→ Given data:
——————
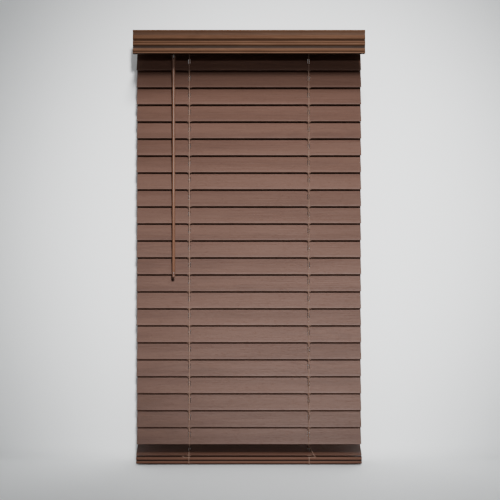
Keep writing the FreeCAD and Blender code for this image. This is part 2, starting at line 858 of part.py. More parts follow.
def build_wand():
    """A turned wooden rod with a slotted top, a pin across it and a rounded grip at the foot."""
    eye, upper_z, lower_z = hook_places()
    body = new_body("WandRod")
    profile = new_sketch(body, "XZ_Plane", "WandProfile")
    head = "(wand_radius * 1.2)"
    grip = "(wand_radius * 1.12)"
    outline(
        profile,
        [
            ("0", head),
            ("0", "(-wand_length)"),
            ("(wand_radius * 0.55)", "(-wand_length)", "(wand_radius * 0.6)", True),
            (grip, "(-wand_length + wand_radius * 0.55)"),
            (grip, "(-wand_length + wand_tip)"),
            ("wand_radius", "(-wand_length + wand_tip * 1.4)"),
            ("wand_radius", "(wand_radius * 0.5)"),
            ("(wand_radius * 0.6)", head),
        ],
    )
    turned = body.newObject("PartDesign::Revolution", "Turned")
    turned.Profile = profile
    turned.ReferenceAxis = (profile, ["V_Axis"])
    turned.Angle = 360
    body.Placement.Base = FreeCAD.Vector(eye.x, eye.y, lower_z)
    slot_box = doc.addObject("Part::Box", "WandSlot")
    bind(slot_box, Length="wand_slot", Width="4 * wand_radius", Height="4 * wand_radius")
    slot_box.Placement.Base = FreeCAD.Vector(
        eye.x - number("wand_slot") / 2,
        eye.y - 2 * number("wand_radius"),
        lower_z - 1.4 * number("wand_radius"),
    )
    pin = doc.addObject("Part::Cylinder", "WandPin")
    bind(pin, Radius="wire_radius", Height="wand_radius * 1.8")
    pin.Placement = FreeCAD.Placement(
        FreeCAD.Vector(eye.x - 0.9 * number("wand_radius"), eye.y, lower_z), AXES["X"]
    )
    keep("wand", fuse("Wand", cut("WandBody", body, slot_box), pin))


# ---- lift works ------------------------------------------------------------------------------------


def build_motor_case():
    """Two plates on posts, with the two flat spring coils that sit above the lift cords."""
    low = f"({HEAD_FLOOR} + fit_gap / 4)"
    top = f"({low} + motor_high - motor_wall)"
    plates = [
        box(
            f"MotorPlate{index}",
            ("motor_length", "motor_depth", "motor_wall"),
            ("-motor_length / 2", "-motor_depth / 2", z),
        )
        for index, z in enumerate((low, top))
    ]
    post_x = "(motor_length / 2 - 4 * motor_wall)"
    post_y = "(motor_depth / 2 - 3 * motor_wall)"
    posts = [
        cylinder(
            f"MotorPost{index}",
            "2 * motor_wall",
            "motor_high - motor_wall",
            (f"{along}{post_x}", f"{across}{post_y}", low),
        )
        for index, (along, across) in enumerate((("-", "-"), ("-", ""), ("", "-"), ("", "")))
    ]
    axle = cylinder("SpoolAxle", "2 * motor_wall", "motor_high - motor_wall", ("0", "0", low))
    frame = fuse("MotorFrame", *plates, *posts, axle)
    coil_low, bore_low = f"{top} - coil_high - fit_gap", f"{top} - 2 * coil_high"
    coils = [
        cut(
            f"SpringCoil{index}",
            cylinder(f"CoilOut{index}", "coil_radius", "coil_high", (x, "0", coil_low)),
            cylinder(f"CoilIn{index}", "coil_radius / 3", "2 * coil_high", (x, "0", bore_low)),
        )
        for index, x in enumerate(("-coil_offset", "coil_offset"))
    ]
    keep("lift_motor", group("LiftMotor", frame, *coils))


def build_cord_spool():
    low = f"({HEAD_FLOOR} + fit_gap / 4 + motor_wall + fit_gap)"
    high = "(motor_high - 2 * motor_wall - 2 * fit_gap)"
    barrel = cylinder("SpoolBarrel", "spool_radius", high, ("0", "0", low))
    rims = [
        cylinder(f"SpoolRim{index}", "spool_flange", "spool_rim", ("0", "0", z))
        for index, z in enumerate((low, f"{low} + {high} - spool_rim"))
    ]
    bore_low = f"{low} - motor_wall"
    bore = cylinder("SpoolBore", "2 * motor_wall + run_gap", "2 * motor_high", ("0", "0", bore_low))
    keep("cord_spool", cut("CordSpool", fuse("SpoolSolid", barrel, *rims), bore))


# ---- cords -----------------------------------------------------------------------------------------


def cord(points, radius, largest_bend):
    """A round cord along straight runs joined by tangent arcs."""
    edges = []
    at = points[0]
    for index in range(1, len(points) - 1):
        before, corner, after = points[index - 1], points[index], points[index + 1]
        come, leave = (corner - before), (after - corner)
        turn = come.getAngle(leave)
        bend = min(0.45 * min(come.Length, leave.Length) / math.tan(turn / 2), largest_bend)
        reach = bend * math.tan(turn / 2)
        start = corner - come.normalize() * reach
        end = corner + leave.normalize() * reach
        middle = corner + (start + end - corner * 2).normalize() * (bend / math.cos(turn / 2) - bend)
        edges.append(Part.LineSegment(at, start).toShape())
        edges.append(Part.Arc(start, middle, end).toShape())
        at = end
    edges.append(Part.LineSegment(at, points[-1]).toShape())
    path = Part.Wire(edges)
    section = Part.Wire(Part.Circle(points[0], points[1] - points[0], radius).toShape())
    solid = path.makePipeShell([section], True, False)
    if solid.Volume < 0:
        solid.reverse()
    return solid


def keep_cords(label, name, solids):
    feature = doc.addObject("Part::Feature", name)
    feature.Shape = Part.Compound(solids)
    keep(label, feature)


def build_lift_cords():
    """Each lift cord leaves the spool, turns down at its ladder slot and ends inside the bottom rail."""
    radius = number("cord_radius")
    off = "(spool_radius + 2 * cord_radius)"
    solids = []
    for side in ("-", ""):
        route = [
            point("0", f"-({side}{off})", CORD_Z),
            point(f"{side}ladder_offset", "0", CORD_Z),
            point(f"{side}ladder_offset", "0", f"{RAIL_TOP} - rail_height + plug_deep + fit_gap"),
        ]
        solids.append(cord(route, radius, number("cord_bend")))
    keep_cords("lift_cords", "LiftCords", solids)


def rung_pair(x):
    """The two cross strings under a level slat at one ladder."""
    radius = number("rung_radius")
    under = number("-(slat_thick / 2 + rung_radius + 0.75 * fit_gap)")
    reach = number("slat_depth / 2")
    return [
        Part.makeCylinder(
            radius,
            2 * reach,
            FreeCAD.Vector(x + sign * number("rung_spread"), -reach, under),
            FreeCAD.Vector(0, 1, 0),
        )
        for sign in (-1, 1)
    ]


def rungs_at(z, tilt):
    turn = FreeCAD.Placement(FreeCAD.Vector(0, 0, z), FreeCAD.Rotation(FreeCAD.Vector(1, 0, 0), tilt))
    solids = rung_pair(-number("ladder_offset")) + rung_pair(number("ladder_offset"))
    for solid in solids:
        solid.Placement = turn.multiply(solid.Placement)
    return solids


def slat_z(index):
    """Height formula of a slat's middle, counting from 1 at the top."""
    return LAST_Z if index == SLATS else f"({FIRST_Z} - {index - 1} * slat_pitch)"


def build_ladder_cords():
    """Front and rear uprights. The front ones also hold the rungs of the slats that have no rung node."""
    drum_y = "(drum_radius + flange_lift + string_radius + fit_gap)"
    rail_y = "(rail_depth / 2 + string_radius + fit_gap)"
    for label, name, side in (
        ("ladder_cords_front", "LadderFront", "-"),
        ("ladder_cords_rear", "LadderRear", ""),
    ):
        near_edge = f"{slat_z(SLATS - 1)} {'-' if side else '+'} {SLAT_RISE}"
        last_y = "(slat_depth / 2 * cos(last_tilt) + string_radius + 3 * fit_gap)"
        last_z = f"({LAST_Z} {'-' if side else '+'} {LAST_RISE})"
        solids = []
        for across in ("-", ""):
            x = f"{across}ladder_offset"
            route = [
                point(x, f"{side}{drum_y}", f"{ROD_Z} - rod_radius"),
                point(x, f"{side}{STRING_Y}", f"{FIRST_Z} {'-' if side else '+'} {SLAT_RISE}"),
                point(x, f"{side}{STRING_Y}", f"{near_edge} - 4 * string_radius"),
                point(x, f"{side}{last_y}", last_z),
                point(x, f"{side}{rail_y}", f"{RAIL_TOP} - 2 * string_radius"),
                point(x, f"{side}{rail_y}", f"{RAIL_TOP} - rail_height"),
            ]
            solids.append(cord(route, number("string_radius"), number("string_bend")))
        if side:
            for index in [*range(1, FIRST_LIFTED), *range(FIRST_ON_RAIL, SLATS + 1)]:
                tilt = number("last_tilt" if index == SLATS else "closed_tilt")
                solids += rungs_at(number(slat_z(index)), tilt)
        keep_cords(label, name, solids)


def build_ladder_rungs():
    for index in range(FIRST_LIFTED, FIRST_ON_RAIL):
        keep_cords(
            f"ladder_rungs_{index:02d}",
            f"Rungs{index:02d}",
            rungs_at(number(slat_z(index)), number("closed_tilt")),
        )


# ---- slats and bottom rail -------------------------------------------------------------------------


def build_slat(index):
    """A flat slat with rounded long edges and a route hole at each ladder."""
    body = new_body(f"Slat{index:02d}")
    section = new_sketch(body, "YZ_Plane", f"SlatSection{index:02d}")
    half_y, half_z = "(slat_depth / 2)", "(slat_thick / 2)"
    flat_y = f"({half_y} - slat_round)"
    flat_z = f"({half_z} - slat_round)"
    outline(
        section,
        [
            (f"(-{flat_y})", f"(-{half_z})"),
            (flat_y, f"(-{half_z})", "slat_round", True),
            (half_y, f"(-{flat_z})"),
            (half_y, flat_z, "slat_round", True),
            (flat_y, half_z),
            (f"(-{flat_y})", half_z, "slat_round", True),
            (f"(-{half_y})", flat_z),
            (f"(-{half_y})", f"(-{flat_z})", "slat_round", True),
        ],
    )
    pad(body, section, "slat_length")
    holes = new_sketch(body, "XY_Plane", f"RouteHoles{index:02d}")
    for side in ("-", ""):
        slot(holes, f"({side}ladder_offset)", "(route_long / 2)", "(route_wide / 2)")
    pocket(body, holes, f"RouteCut{index:02d}")
    body.Placement.Rotation = FreeCAD.Rotation(FreeCAD.Vector(1, 0, 0), 1)
    tilt = "last_tilt" if index == SLATS else "closed_tilt"
    body.setExpression(".Placement.Rotation.Angle", formula(tilt))
    place(body, z=slat_z(index))
    keep(f"slat_{index:02d}", body)


def build_bottom_rail():
    """A solid moulded rail with a groove along its front and back, bored for the cords and plugs."""
    body = new_body("BottomRail")
    section = new_sketch(body, "YZ_Plane", "RailSection")
    half = "(rail_depth / 2)"
    top, bottom = RAIL_TOP, f"({RAIL_TOP} - rail_height)"
    middle = f"({RAIL_TOP} - rail_height / 2)"
    flat = f"({half} - rail_round)"
    groove_low, groove_high = f"({middle} - rail_groove / 2)", f"({middle} + rail_groove / 2)"
    groove_y = f"({half} - groove_depth)"
    outline(
        section,
        [
            (f"(-{flat})", bottom),
            (flat, bottom, "rail_round", True),
            (half, f"({bottom} + rail_round)"),
            (half, groove_low),
            (groove_y, f"({middle} - rail_groove / 6)"),
            (groove_y, f"({middle} + rail_groove / 6)"),
            (half, groove_high),
            (half, f"({top} - rail_round)", "rail_round", True),
            (flat, top),
            (f"(-{flat})", top, "rail_round", True),
            (f"(-{half})", f"({top} - rail_round)"),
            (f"(-{half})", groove_high),
            (f"(-{groove_y})", f"({middle} + rail_groove / 6)"),
            (f"(-{groove_y})", f"({middle} - rail_groove / 6)"),
            (f"(-{half})", groove_low),
            (f"(-{half})", f"({bottom} + rail_round)", "rail_round", True),
        ],
    )
    pad(body, section, "slat_length")
    bores = []
    for side in ("-", ""):
        x = f"{side}ladder_offset"
        foot = (x, "0", f"{bottom} - 1")
        bores.append(cylinder("CordBore", "3 * cord_radius", "2 * rail_height", foot))
        bores.append(cylinder("PlugBore", "plug_radius + run_gap", "plug_deep + 1", foot))
    keep("bottom_rail", cut("Rail", body, *bores))


def build_rail_plugs():
    bottom = f"({RAIL_TOP} - rail_height)"
    plugs = []
    for side in ("-", ""):
        x = f"{side}ladder_offset"
        foot = (x, "0", f"{bottom} - plug_wall")
        flange = cylinder("PlugFlange", "plug_flange", "plug_wall", foot)
        stem = cylinder("PlugStem", "plug_radius", "plug_deep - plug_wall", foot)
        plugs.append(fuse("Plug", flange, stem))
    keep("rail_plugs", group("RailPlugs", *plugs))


# ---- build, check and write ------------------------------------------------------------------------


def build():
    fill_sheet()
    build_headrail()
    build_end_caps()
    build_brackets()
    build_bracket_doors()
    build_valance()
    build_valance_clips()
    build_tilt_rod()
    build_worm_gear()
    build_tilter_worm()
    build_tilter_housing()
    build_ladder_drums()
    build_drum_cradles()
    build_wand_hook()
    build_wand()
    build_motor_case()
    build_cord_spool()
    build_lift_cords()
    build_ladder_cords()
    build_ladder_rungs()
    for index in range(1, SLATS + 1):
        build_slat(index)
    build_bottom_rail()
    build_rail_plugs()
    sheet.clear("D1")
    doc.recompute()


def check():
    failed = [o.Name for o in doc.Objects if "Invalid" in o.State or "Error" in o.State]
    if failed:
        raise RuntimeError(f"features failed: {failed}")
    for label, thing in parts.items():
        if thing.Shape.isNull() or not thing.Shape.isValid() or not thing.Shape.Solids:
            raise RuntimeError(f"{label} has no valid solid")


def write():
    os.makedirs("parts", exist_ok=True)
    for label, thing in parts.items():
        thing.Shape.exportStep(f"parts/{label}.step")


build()
check()
write()
print(f"{len(parts)} nodes")
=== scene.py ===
"""A wooden venetian blind dressed for viewing: slats, valance, ladders, wand and inner works."""

import json
import logging
import random
from dataclasses import dataclass
from enum import Enum
from math import cos, hypot, pi, radians, sin
from typing import Any, Sequence

import bmesh
import bpy
from mathutils import Matrix, Vector


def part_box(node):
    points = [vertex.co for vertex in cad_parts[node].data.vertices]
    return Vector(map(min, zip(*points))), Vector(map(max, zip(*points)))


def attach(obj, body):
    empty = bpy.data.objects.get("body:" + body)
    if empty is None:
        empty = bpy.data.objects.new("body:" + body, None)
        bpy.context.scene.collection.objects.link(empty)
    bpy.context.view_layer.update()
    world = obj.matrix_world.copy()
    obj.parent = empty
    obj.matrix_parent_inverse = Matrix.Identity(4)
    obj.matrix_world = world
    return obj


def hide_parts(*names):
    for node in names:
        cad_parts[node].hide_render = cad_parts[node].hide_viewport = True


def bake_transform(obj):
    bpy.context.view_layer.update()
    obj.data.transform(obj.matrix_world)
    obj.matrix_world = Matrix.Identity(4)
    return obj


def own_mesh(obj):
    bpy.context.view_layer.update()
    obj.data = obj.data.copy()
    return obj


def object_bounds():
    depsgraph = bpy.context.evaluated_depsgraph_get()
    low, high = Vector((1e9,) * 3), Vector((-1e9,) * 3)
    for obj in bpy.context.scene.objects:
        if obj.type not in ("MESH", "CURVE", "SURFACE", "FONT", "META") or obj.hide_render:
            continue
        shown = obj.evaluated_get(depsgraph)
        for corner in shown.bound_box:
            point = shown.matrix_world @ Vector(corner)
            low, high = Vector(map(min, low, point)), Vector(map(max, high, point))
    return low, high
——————
Repeat exactly, and only, the lines from the one containing "build_valance_clips()" through the one containing "world = obj.matrix_world.copy()", both included.

→ The completed task:
    build_valance_clips()
    build_tilt_rod()
    build_worm_gear()
    build_tilter_worm()
    build_tilter_housing()
    build_ladder_drums()
    build_drum_cradles()
    build_wand_hook()
    build_wand()
    build_motor_case()
    build_cord_spool()
    build_lift_cords()
    build_ladder_cords()
    build_ladder_rungs()
    for index in range(1, SLATS + 1):
        build_slat(index)
    build_bottom_rail()
    build_rail_plugs()
    sheet.clear("D1")
    doc.recompute()


def check():
    failed = [o.Name for o in doc.Objects if "Invalid" in o.State or "Error" in o.State]
    if failed:
        raise RuntimeError(f"features failed: {failed}")
    for label, thing in parts.items():
        if thing.Shape.isNull() or not thing.Shape.isValid() or not thing.Shape.Solids:
            raise RuntimeError(f"{label} has no valid solid")


def write():
    os.makedirs("parts", exist_ok=True)
    for label, thing in parts.items():
        thing.Shape.exportStep(f"parts/{label}.step")


build()
check()
write()
print(f"{len(parts)} nodes")
=== scene.py ===
"""A wooden venetian blind dressed for viewing: slats, valance, ladders, wand and inner works."""

import json
import logging
import random
from dataclasses import dataclass
from enum import Enum
from math import cos, hypot, pi, radians, sin
from typing import Any, Sequence

import bmesh
import bpy
from mathutils import Matrix, Vector


def part_box(node):
    points = [vertex.co for vertex in cad_parts[node].data.vertices]
    return Vector(map(min, zip(*points))), Vector(map(max, zip(*points)))


def attach(obj, body):
    empty = bpy.data.objects.get("body:" + body)
    if empty is None:
        empty = bpy.data.objects.new("body:" + body, None)
        bpy.context.scene.collection.objects.link(empty)
    bpy.context.view_layer.update()
    world = obj.matrix_world.copy()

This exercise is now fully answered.